Savvas Raptis et al 2026 The Astrophysical Journal Letters 1000 .

  • Provider: AAS Journals

Caption: Figure 3.

Comparative analysis of magnetic field and suprathermal particle properties across collisionless shocks. Panel (a) shows Solar Orbiter IP shock observations, while panel (b) presents MMS1 measurements of Earth’s bow shock. For each shock event, the upper plots display the magnetic field magnitude ∣B∣ (red line) and normalized suprathermal particle density (nst/nsw; blue line) as functions of distance along the shock normal. The lower plots show the magnetic field SD σ(B) using a 15-data point moving window, which quantifies local variability levels. The x-axis represents distance in upstream ion inertial lengths (di) from the shock crossing (S = 0). The background magnetic field is defined as the average value from observations taken at >100 di. Red shaded regions highlight the presence of “compressive structures” occurring at the same relative distance of ∼25–50 di.
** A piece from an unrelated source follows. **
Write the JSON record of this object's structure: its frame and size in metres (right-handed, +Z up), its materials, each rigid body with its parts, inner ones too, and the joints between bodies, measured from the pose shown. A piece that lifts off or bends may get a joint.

The two horizontal axes on MMS plots indicate the spatial distance computed with the calculated shock speed along the normal and with the spacecraft speed, representing the upper and lower bounds of the distance from the shock, respectively, while the relative location of MMS4 bounds this in context to Figure 1. More information and details about the suprathermal density and their profiles are detailed in Appendix B and in the associated supplementary plots (Figures 4 and 5).